Como se ha indicado, no por casualidad, hay un descrédito de las teorías críticas o hermenéuticas de la sospecha: es decir, aquellas perspectivas que evidencian las relaciones de poder en el capitalismo patriarcal y por consiguiente pueden propiciar la toma de conciencia de situaciones de injusticia sexual y social para poder revertirlas.  Ignorando —en cualquiera de sus acepciones— estos y otros presupuestos, se pueden hacer imputaciones erróneas. La posición de víctima no es un “rol”, como parece sugerir Ana Valero— “rol victimista de la mujer”—para acreditar la viabilidad de la pornografía: víctima es cualquier ser humano a quien se expropia de derechos, recursos, oportunidades, expectativas, etc. Es decir, es una situación objetiva de flagrante injusticia. Por consiguiente, una teoría crítica, como es la feminista, no “victimiza”: lo que sí hace es señalar y poner de manifiesto los dispositivos que un sistema de poder despliega para dar cauce y legitimar la asimetría y la desigualdad propiciando la subordinación y explotación de sujetos o colectivos, sea en razón de sexo, clase, raza … En el caso del colectivo femenino, entre esos dispositivos de subordinación y explotación, que produce y reproduce el patriarcado, se encuentra, repetimos, la institución prostitucional, sea o no filmada.

En esa línea, Valero no parece hacer cuestionamiento alguno a la hora de abordar la práctica discursiva pornográfica en relación con “otros derechos y/o bienes constitucionalmente protegidos” … ¿Qué pasa con derechos humanos como el derecho a la vida, a la integridad física y moral, a la dignidad, a no ser sometidos a tortura ni a penas o tratos crueles, inhumanos o degradantes? Seguramente Ana Valero no desconoce que estos y otros derechos son conculcados rigurosamente en el sistema prostitucional (del que, recordemos, la pornografía forma parte)….y, sin embargo, la autora afirma de forma incongruente que no hay “nexo causal” entre pornografía y violencia contra las mujeres…
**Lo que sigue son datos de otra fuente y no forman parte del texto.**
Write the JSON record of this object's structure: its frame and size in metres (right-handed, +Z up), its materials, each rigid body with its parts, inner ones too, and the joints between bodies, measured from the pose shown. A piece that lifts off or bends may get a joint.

Ese lamentable déficit teórico — de economía política, sociología crítica, filosofía política, didáctica crítica, iusfeminismo, ética pública, etc., — dificulta la construcción de análisis rigurosos y, por tanto, de políticas comprometidas con los derechos de las mujeres y de la sociedad en su conjunto.  Las ópticas que no cuestionan el paulatino laminado del Estado de derecho, la progresiva privatización del espacio público, el deterioro o la pérdida real de derechos y servicios sociales, la flagrante ausencia de políticas educativas igualitarias o las viejas/nuevas propuestas de cosificación y deshumanización de las mujeres, no sólo en el ámbito prostitucional (se habla ya de “pornificación de la cultura”) …  dan por bueno el (des)orden actual, las desigualdades e injusticias lacerantes, las relaciones asimétricas entre sujetos y colectivos… al tiempo que sacralizan el deseo yla libertad del “consumidor”— es decir, de quien tiene poder sexual y/o económico— sin atender adecuadamente su incidencia en los derechos y libertades de los demás.  Desde ese marco, la profesora de la UCLM hace valer, así, por lo que a pornografía respecta — “por muy violento y degradante para la mujer que sea”— un supuesto “derecho a la autodeterminación sexual” (en subtexto, de los varones, mayoría abrumadora tanto en producción como en formato voyeur o putero) … obviando los derechos humanos de las mujeres. Así, nos encontramos, como ocurre en otros ámbitos, con que los deseos, construidos estratégica y eficazmente por el capitalismo de las emociones y por el propio patriarcado, —el deseo de ser padres o madres, de cambiar de sexo, de violar mujeres y niñas, de ver prostitución filmada más y más violenta…— son presentados a la ciudadanía como “derechos” …  En definitiva, falacias y tópicos incompatibles con la construcción de una sociedad más justa que resultan más inaceptables, si cabe, al provenir de un medio del que sería esperable, al menos, algún atisbo de solvencia intelectual.